Merken R, Deboelpaep E, Teunen J, Saura S, Koedam N (2015) Wetland Suitability and Connectivity for Trans-Saharan Migratory Waterbirds. PLoS ONE 10(8): e0135445. doi:10.1371/journal.


To complete their life cycle waterbirds rely on patchily distributed and often ephemeral wetlands along their migration route in a vast unsuitable matrix. However, further loss and degradation of remaining wetland habitats might lead to a configuration and size of stopovers that is no longer sufficient to ensure long-term survival of waterbird populations. By identifying optimal conservation targets to maintain overall habitat availability en route, we can accommodate an as yet absent functional connectivity component in larger management frameworks for migratory waterbirds, such as the Ramsar Convention and the EU Natura 2000 Network. Using a graph-based habitat availability metric (Equivalent Connected Area) we determine the functional connectivity of wetland networks for seven migratory waterbirds with divergent habitat requirements. Analyses are performed at two spatial extents both spanning the Mediterranean Sea and centered around Greece (Balkan-Cyrenaica and Greece-Cyrenaica).
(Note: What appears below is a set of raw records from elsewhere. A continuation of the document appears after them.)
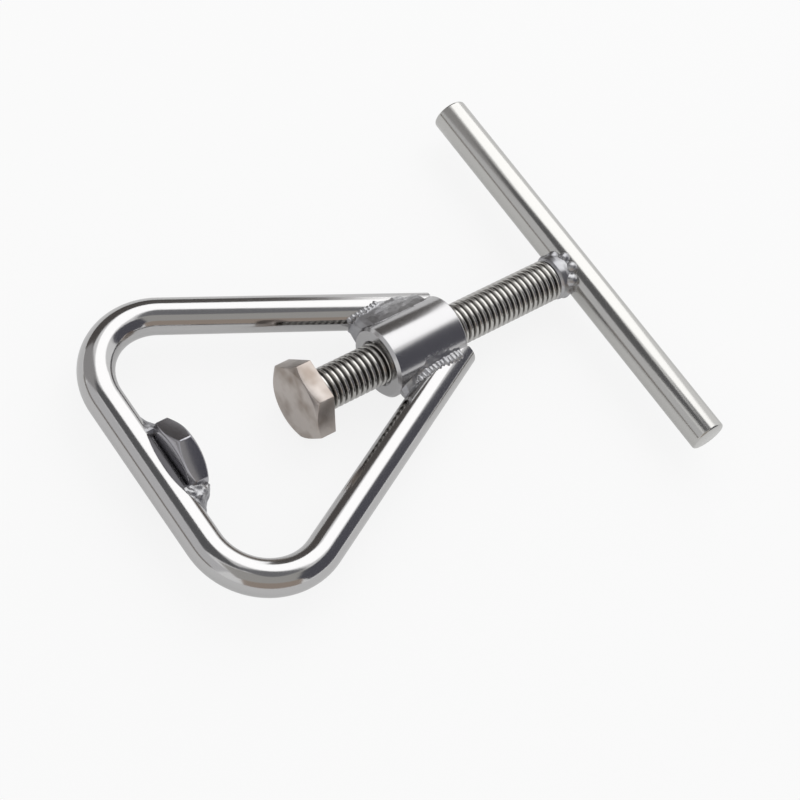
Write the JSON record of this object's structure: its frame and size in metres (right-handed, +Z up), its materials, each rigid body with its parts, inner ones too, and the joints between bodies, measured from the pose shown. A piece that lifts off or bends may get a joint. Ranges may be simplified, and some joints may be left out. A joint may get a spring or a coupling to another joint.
{
  "type": "screw press nutcracker",
  "caption": "Hand screw press for hard nuts: a triangular bent-rod frame, a guide sleeve at its apex, and a threaded bolt with a hexagon head turned by a cross bar.",
  "frame": {"origin": "on the surface the press lies on, under the middle of its bounding box with the screw in its rest position", "axes": "+X along the screw from the frame's base to the cross bar, +Y across the frame, +Z up with the frame lying flat"},
  "size_m": [0.1507, 0.124, 0.0226],
  "materials": {
    "polished_rod": "polished stainless steel",
    "turned_sleeve": "finely turned stainless steel",
    "jaw_steel": "satin stainless steel",
    "weld_metal": "rippled weld metal",
    "bolt_thread": "rolled thread",
    "bolt_head": "fine brushed steel",
    "polished_bar": "polished stainless steel"
  },
  "bodies": {
    "frame": {"frame_rod": "polished_rod", "sleeve": "turned_sleeve", "jaw_nut": "jaw_steel", "sleeve_weld_upper": "weld_metal", "sleeve_weld_lower": "weld_metal", "jaw_weld_upper": "weld_metal", "jaw_weld_lower": "weld_metal"},
    "screw": {"bolt_shank": "bolt_thread"},
    "handle": {"bolt_head": "bolt_head", "cross_bar": "polished_bar", "bar_weld": "weld_metal"}
  },
  "joints": [
    {"name": "screw_feed", "type": "slide", "parent": "frame", "child": "screw", "axis": [1, 0, 0], "range_m": [-0.033, 0.0205]},
    {"name": "screw_turn", "type": "hinge", "parent": "screw", "child": "handle", "pos_m": [0.07015, 0, 0.01132], "axis": [1, 0, 0], "range_deg": [-6788, 4217]}
  ],
  "couplings": [
    {"joint": "screw_feed", "follows": "screw_turn", "m_per_rad": 0.00027852}
  ]
}
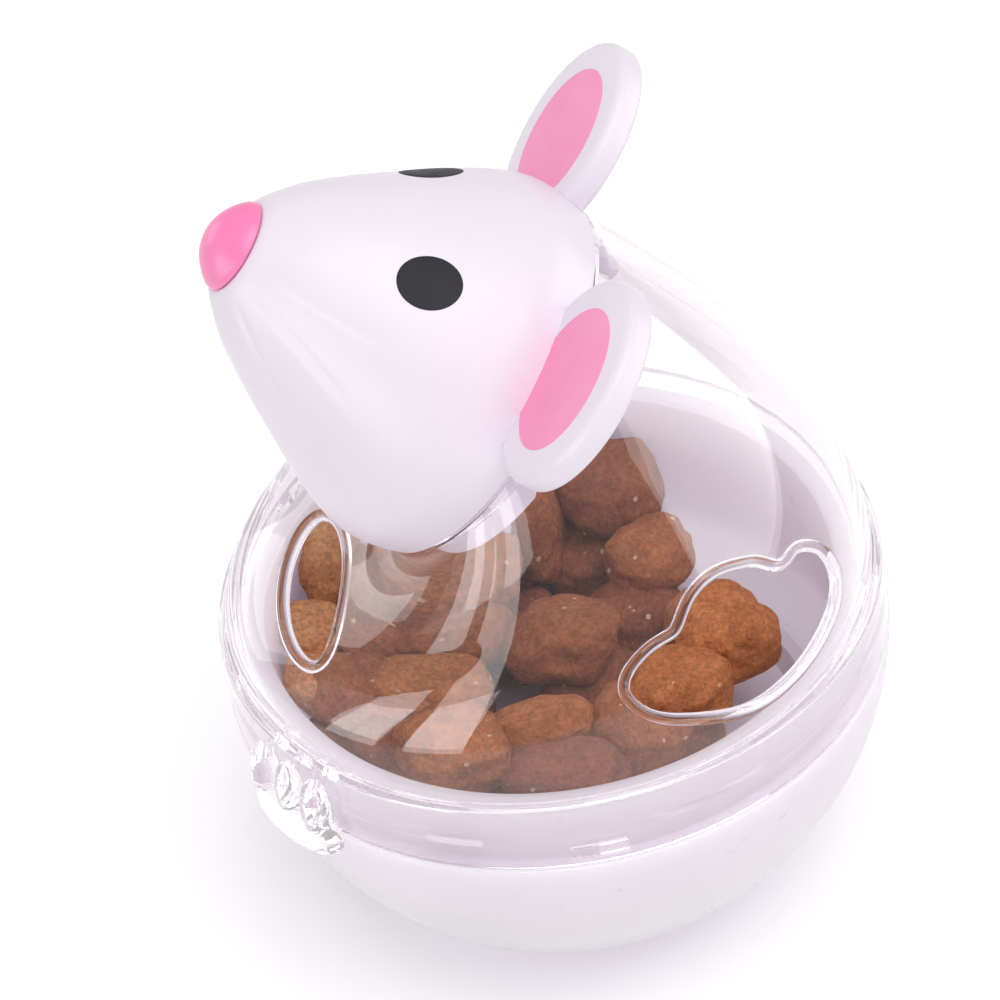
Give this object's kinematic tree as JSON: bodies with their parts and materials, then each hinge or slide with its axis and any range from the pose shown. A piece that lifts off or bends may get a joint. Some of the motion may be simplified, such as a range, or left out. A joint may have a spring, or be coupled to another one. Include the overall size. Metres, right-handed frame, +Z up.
{
  "type": "roly-poly mouse treat dispenser",
  "caption": "Roly-poly mouse treat dispenser: weighted white bowl, clear lid with treat holes, plugged-on white mouse head with pink nose and ears.",
  "frame": {"origin": "centre of the small flat under the bowl, on the floor", "axes": "+Z up along the bowl's axis, the mouse faces -Y, its left side is +X"},
  "size_m": [0.0648, 0.0648, 0.0842],
  "materials": {
    "white_plastic": "glossy",
    "clear_plastic": "clear, glossy",
    "pink_plastic": "glossy",
    "pink_print": "flat print",
    "black_print": "flat print",
    "weight_steel": "plain"
  },
  "bodies": {
    "bowl_body": {"bowl": "white_plastic", "counterweight": "weight_steel", "weight_cover": "white_plastic"},
    "lid_body": {"lid": "clear_plastic"},
    "head_body": {"head_shell": "white_plastic", "head_collar": "white_plastic", "nose": "pink_plastic", "eye_left": "black_print", "eye_right": "black_print", "ear_left": "white_plastic", "ear_right": "white_plastic", "ear_pad_left": "pink_print", "ear_pad_right": "pink_print"}
  },
  "joints": [
    {"name": "lid_lift", "type": "slide", "parent": "bowl_body", "child": "lid_body", "axis": [0, 0, 1], "range_m": [0, 0.06]},
    {"name": "head_pull", "type": "slide", "parent": "lid_body", "child": "head_body", "axis": [0, -0.7385, 0.6743], "range_m": [0, 0.03]}
  ]
}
We create species-specific suitable habitat maps and account for human disturbance by species-specific disturbance buffers, based on expert estimates of Flight Initiation Distances. At both spatial extents we quantitatively determine the habitat networks’ overall functional connectivity and identify wetland sites that are crucial for maintaining a well-connected network. We show that the wetland networks for both spatial extents are relatively well connected and identify several wetland sites in Greece and Libya as important for maintaining connectivity. The application of disturbance buffers results in wetland site-specific reduction of suitable habitat area (0.90–7.36%) and an overall decrease of the network’s connectivity (0.65–6.82%). In addition, we show that the habitat networks of a limited set of species can be combined into a single network which accounts for their autoecological requirements. We conclude that targeted management in few but specific wetland complexes could benefit migratory waterbird populations. Deterioration of these vital wetland sites in Greece and Libya will have disproportionate consequences to the waterbird populations they support.